▸ **Data to process**:

>> BEGIN

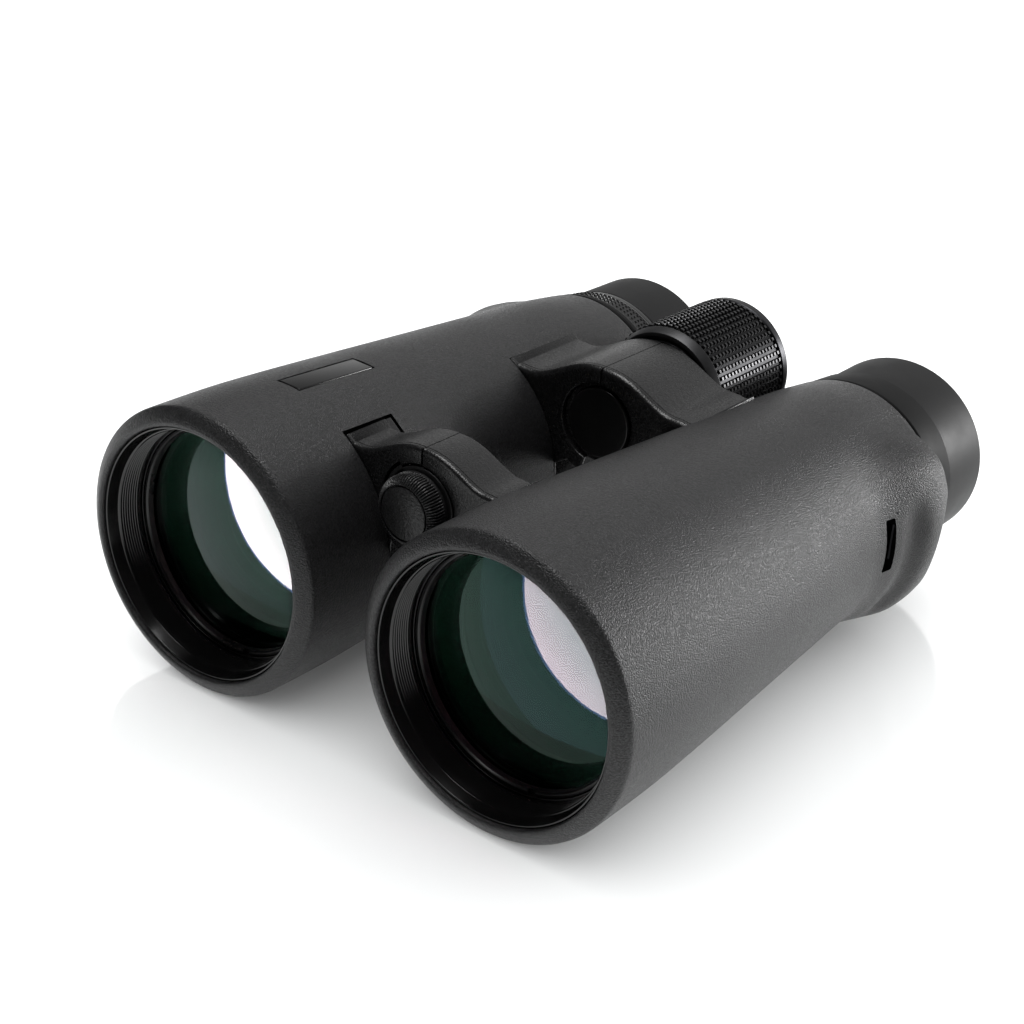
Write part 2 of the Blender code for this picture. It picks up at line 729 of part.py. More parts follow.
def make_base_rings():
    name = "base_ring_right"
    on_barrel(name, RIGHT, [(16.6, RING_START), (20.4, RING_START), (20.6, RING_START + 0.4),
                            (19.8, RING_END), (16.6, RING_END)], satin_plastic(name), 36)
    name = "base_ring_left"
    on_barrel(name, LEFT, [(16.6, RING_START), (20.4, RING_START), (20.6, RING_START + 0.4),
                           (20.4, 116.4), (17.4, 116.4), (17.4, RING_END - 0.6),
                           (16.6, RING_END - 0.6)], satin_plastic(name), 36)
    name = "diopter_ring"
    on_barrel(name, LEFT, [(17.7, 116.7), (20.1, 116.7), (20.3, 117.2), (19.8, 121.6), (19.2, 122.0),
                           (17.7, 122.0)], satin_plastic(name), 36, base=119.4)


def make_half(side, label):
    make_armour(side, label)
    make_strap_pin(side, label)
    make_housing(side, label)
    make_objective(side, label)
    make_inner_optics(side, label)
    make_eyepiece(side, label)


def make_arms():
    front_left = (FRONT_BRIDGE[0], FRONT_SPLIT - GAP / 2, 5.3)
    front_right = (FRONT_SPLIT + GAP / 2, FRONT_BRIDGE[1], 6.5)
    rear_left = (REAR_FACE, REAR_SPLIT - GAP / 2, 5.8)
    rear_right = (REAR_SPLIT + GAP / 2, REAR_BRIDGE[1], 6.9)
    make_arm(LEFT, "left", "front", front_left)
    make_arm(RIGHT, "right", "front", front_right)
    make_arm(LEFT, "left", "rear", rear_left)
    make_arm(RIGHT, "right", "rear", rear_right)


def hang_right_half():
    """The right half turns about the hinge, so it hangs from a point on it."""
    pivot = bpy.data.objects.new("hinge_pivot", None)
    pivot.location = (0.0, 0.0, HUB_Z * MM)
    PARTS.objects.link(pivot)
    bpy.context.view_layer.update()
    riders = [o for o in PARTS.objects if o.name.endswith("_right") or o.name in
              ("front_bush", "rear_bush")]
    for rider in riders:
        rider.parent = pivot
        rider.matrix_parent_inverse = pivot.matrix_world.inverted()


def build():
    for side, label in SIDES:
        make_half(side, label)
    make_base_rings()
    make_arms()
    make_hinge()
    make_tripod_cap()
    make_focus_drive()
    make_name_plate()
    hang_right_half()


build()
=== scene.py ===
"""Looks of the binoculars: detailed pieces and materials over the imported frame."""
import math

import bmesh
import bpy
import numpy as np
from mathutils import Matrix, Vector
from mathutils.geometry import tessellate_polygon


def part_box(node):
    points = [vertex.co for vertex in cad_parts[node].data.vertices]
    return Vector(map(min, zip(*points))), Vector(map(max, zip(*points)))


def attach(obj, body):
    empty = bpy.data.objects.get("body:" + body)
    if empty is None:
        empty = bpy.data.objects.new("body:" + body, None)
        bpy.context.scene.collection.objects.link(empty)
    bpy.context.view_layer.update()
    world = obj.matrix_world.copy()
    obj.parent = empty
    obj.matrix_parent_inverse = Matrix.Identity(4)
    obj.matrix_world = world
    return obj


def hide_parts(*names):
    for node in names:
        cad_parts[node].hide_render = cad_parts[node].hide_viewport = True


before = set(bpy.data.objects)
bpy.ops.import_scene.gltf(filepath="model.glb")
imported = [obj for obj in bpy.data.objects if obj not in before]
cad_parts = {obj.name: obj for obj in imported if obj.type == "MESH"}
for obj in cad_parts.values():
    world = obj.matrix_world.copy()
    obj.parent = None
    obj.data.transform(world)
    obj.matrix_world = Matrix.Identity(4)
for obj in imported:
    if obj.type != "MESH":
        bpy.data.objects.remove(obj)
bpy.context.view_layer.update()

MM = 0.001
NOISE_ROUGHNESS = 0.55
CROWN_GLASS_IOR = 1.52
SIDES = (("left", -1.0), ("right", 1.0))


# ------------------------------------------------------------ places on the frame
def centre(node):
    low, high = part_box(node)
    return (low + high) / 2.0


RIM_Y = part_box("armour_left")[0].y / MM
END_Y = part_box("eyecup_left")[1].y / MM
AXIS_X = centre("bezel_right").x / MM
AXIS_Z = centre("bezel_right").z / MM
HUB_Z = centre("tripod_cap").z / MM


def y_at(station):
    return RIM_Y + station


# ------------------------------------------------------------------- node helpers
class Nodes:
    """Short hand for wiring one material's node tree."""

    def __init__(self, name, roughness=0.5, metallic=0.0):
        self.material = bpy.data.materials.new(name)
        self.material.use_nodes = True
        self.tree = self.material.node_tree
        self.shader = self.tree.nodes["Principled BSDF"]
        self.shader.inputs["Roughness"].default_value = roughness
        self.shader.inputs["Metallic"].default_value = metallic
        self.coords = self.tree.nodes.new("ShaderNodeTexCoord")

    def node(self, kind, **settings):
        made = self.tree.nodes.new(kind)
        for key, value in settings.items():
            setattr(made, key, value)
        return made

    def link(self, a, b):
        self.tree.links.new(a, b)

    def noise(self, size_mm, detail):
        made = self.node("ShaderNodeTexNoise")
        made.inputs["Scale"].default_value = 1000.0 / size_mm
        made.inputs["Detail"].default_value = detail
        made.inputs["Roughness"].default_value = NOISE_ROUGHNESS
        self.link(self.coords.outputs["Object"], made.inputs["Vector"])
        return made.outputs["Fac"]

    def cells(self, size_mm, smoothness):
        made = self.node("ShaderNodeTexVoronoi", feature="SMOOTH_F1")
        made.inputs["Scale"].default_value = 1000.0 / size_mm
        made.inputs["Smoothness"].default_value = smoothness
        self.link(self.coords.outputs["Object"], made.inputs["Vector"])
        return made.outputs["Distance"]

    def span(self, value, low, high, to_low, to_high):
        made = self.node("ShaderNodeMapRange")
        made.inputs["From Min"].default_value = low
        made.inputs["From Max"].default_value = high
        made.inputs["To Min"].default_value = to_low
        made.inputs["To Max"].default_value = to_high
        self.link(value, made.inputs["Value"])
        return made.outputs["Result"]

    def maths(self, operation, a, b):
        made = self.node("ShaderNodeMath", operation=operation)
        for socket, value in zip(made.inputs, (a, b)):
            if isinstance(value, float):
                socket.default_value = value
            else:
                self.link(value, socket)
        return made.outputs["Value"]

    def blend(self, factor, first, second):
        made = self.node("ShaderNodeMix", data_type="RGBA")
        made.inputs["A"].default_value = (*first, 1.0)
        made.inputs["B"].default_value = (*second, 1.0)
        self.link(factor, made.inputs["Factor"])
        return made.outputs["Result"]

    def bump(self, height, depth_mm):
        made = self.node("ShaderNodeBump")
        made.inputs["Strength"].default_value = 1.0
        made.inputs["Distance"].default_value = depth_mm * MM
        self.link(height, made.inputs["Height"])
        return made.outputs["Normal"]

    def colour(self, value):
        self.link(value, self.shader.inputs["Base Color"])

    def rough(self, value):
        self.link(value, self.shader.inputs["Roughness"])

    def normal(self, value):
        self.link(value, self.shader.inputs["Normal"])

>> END
>> BEGIN

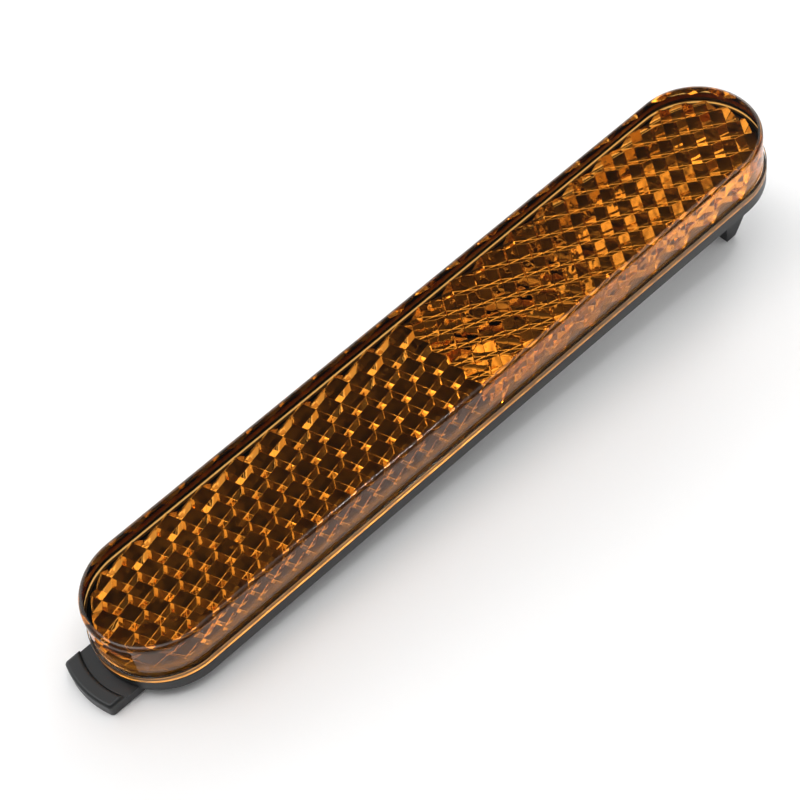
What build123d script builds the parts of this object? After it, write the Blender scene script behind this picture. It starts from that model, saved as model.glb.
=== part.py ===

>> END

▸ **To be done**: Using the entries above, return exactly the lines from the line with "Write part 2" to the line with "make_eyepiece(side, label)", counting both of those lines.

▸ **Full response**:
Write part 2 of the Blender code for this picture. It picks up at line 729 of part.py. More parts follow.
def make_base_rings():
    name = "base_ring_right"
    on_barrel(name, RIGHT, [(16.6, RING_START), (20.4, RING_START), (20.6, RING_START + 0.4),
                            (19.8, RING_END), (16.6, RING_END)], satin_plastic(name), 36)
    name = "base_ring_left"
    on_barrel(name, LEFT, [(16.6, RING_START), (20.4, RING_START), (20.6, RING_START + 0.4),
                           (20.4, 116.4), (17.4, 116.4), (17.4, RING_END - 0.6),
                           (16.6, RING_END - 0.6)], satin_plastic(name), 36)
    name = "diopter_ring"
    on_barrel(name, LEFT, [(17.7, 116.7), (20.1, 116.7), (20.3, 117.2), (19.8, 121.6), (19.2, 122.0),
                           (17.7, 122.0)], satin_plastic(name), 36, base=119.4)


def make_half(side, label):
    make_armour(side, label)
    make_strap_pin(side, label)
    make_housing(side, label)
    make_objective(side, label)
    make_inner_optics(side, label)
    make_eyepiece(side, label)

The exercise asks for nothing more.